Saturday, 11 June 2011

School’s Out!

 Because Lesotho is in the southern Hemisphere (below the equator) they have winter from June to September, and summer from December to March – the opposite of the UK.
So Hoohlo Primary has broken up for the winter holidays. Like every school in Lesotho, they finished this week and will start back at school on 1st August. The children were very busy on the last couple of days cleaning and tidying the school. Even the gardening equipment was put away clean and shiny.

This week was also my last week teaching in Lesotho. The children and staff at the school have made me feel very welcome since I arrived in January, and gave me a wonderful farewell party. There were dances, songs and drama, as well as short speeches from different people in the school community.

As I’m not in school anymore, this will be my last blog post. I will still put up photos in the albums of the children, school and places in Lesotho. If teachers need any specific photos, I’m in Lesotho for another week, so please just post a comment asking for them and I can take them.

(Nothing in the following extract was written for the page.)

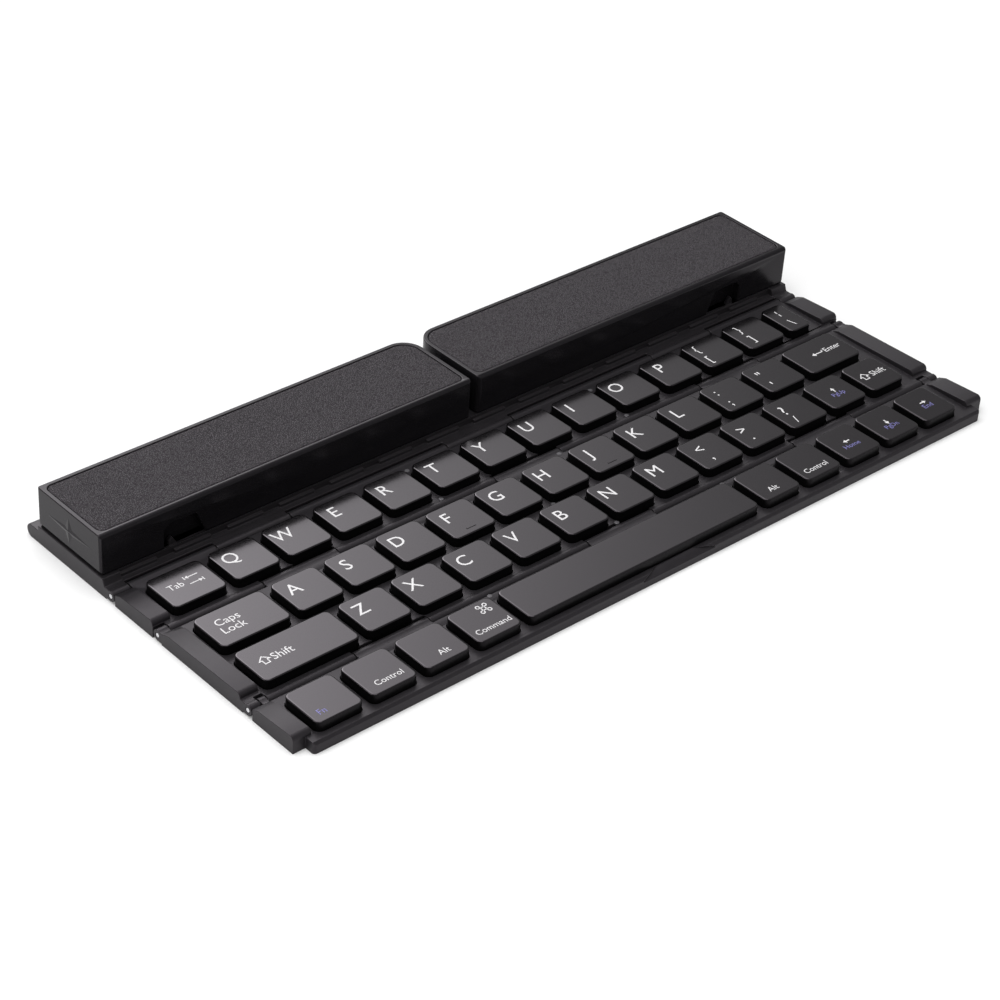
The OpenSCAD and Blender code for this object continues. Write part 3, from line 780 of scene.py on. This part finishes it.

Thanks for reading and sala hantle – hwyl - bye!

Tuesday, 7 June 2011

Basotho Homes

 This week some class 5 children took me to their houses in Ha Hoohlo. Ha Hoohlo is a village right next to the border post with South Africa. It has a few very big houses along the main road, but most people live behind these in smaller, and very different houses.

What type of home do you live in? A flat? A terraced house? A semi-detached house? Detached? It’s very unlikely you live in a round house, but some people in Lesotho do. Mafaesa showed us his rondavel where he lives with his grandmother. He likes to play football outside with his friends.
Refiloe also lives Ha Hoohlo with her grandmother and sister. She lives in a detached brick house and likes to watch television.

Bokang lives with his mother in this house. There are several houses in this terrace. They surround a garden where he plants vegetables to eat.

Saturday, 28 May 2011

Africa Day and Heroes’ Day

On Wednesday we had the day off school for Africa and Heroes’ Day. These are 2 different celebrations that used to be held on different days, but were combined a few years ago.

Africa Day is a day to celebrate the Organisation of African Unity, which is now called the African Union. It is a special day all over Africa.

In the 1800s, most African countries were colonies – ruled by other countries. These other countries were Britain, France, Portugal, Spain, Holland and Germany. In the 1950s and 1960s, most of these colonies gained their independence and could rule themselves. The Organisation of African Unity was created in 1963 to help the free African countries work together.

Heroes’ Day is special to Lesotho and very much like our Remembrance Day. The Basotho remember the heroes of their nation, like Moshoeshoe I, who created the country.

People remember the soldiers and civilians who have fought in wars, like the 1500 Basotho who fought in World War I and the 20,000 who fought in World War II. There is a memorial to these soldiers in Maseru, and the king of Lesotho goes there to pay his respects on Heroes’ Day, just like the queen of England does at the cenotaph on Remembrance Day.

Thursday, 19 May 2011

The History of Lesotho

Here’s a short history of Lesotho and how it came to be a country.

Over 190 million years ago there were dinosaurs living in Lesotho. They may have died out long ago, but you can still see their footprints in a few parts of the country.

Many years later, but still 100,000 years ago, early man first lived in Lesotho (although it wasn’t called Lesotho then). The people were hunter gatherers and used stone tools. They didn’t farm the land at that time.

By 10,000 years ago, people had started using bows and arrows to hunt with. The San bushmen arrived about 2,000 years ago. They left a lot of paintings on rocks around the country that show us how they lived.

By 1820, nearly 200 years ago, Lesotho was still not one country, but a place where different tribes moved around, grazing their cattle. In 1824, a tribal chief called Moshoeshoe (pronounced Moshwayshway) persuaded other tribes to join him, to defend the land against lots of different invaders from what is now South Africa. He became the first king of Lesotho. The tribes spoke many different languages, so it was decided to have one language to unite the new country. Sesotho was this language.   

Moshoeshoe (in the picture to the left) and his tribes climbed to the top of a mountain called Thaba Bosiu to have a better place to see their enemies. (Thaba Bosiu means ‘mountain of the night’ – so called because it was believed that the mountain grew at night time.) Against all odds, the tribes managed to fight off the invaders and as the mountain became the safest place to be, more tribes came to join the new nation.

However, in the 1860s the threat from the Boer armies became too strong for the small nation to hold off, so Moshoeshoe asked for protection from the British. In 1868 Lesotho became a British protectorate (under British rule by request); then in the 1880s it became a British colony. This meant that the British government ran the country; they didn’t have their own government. Lesotho was then known as Basutoland, until the country gained independence from Britain in 1966.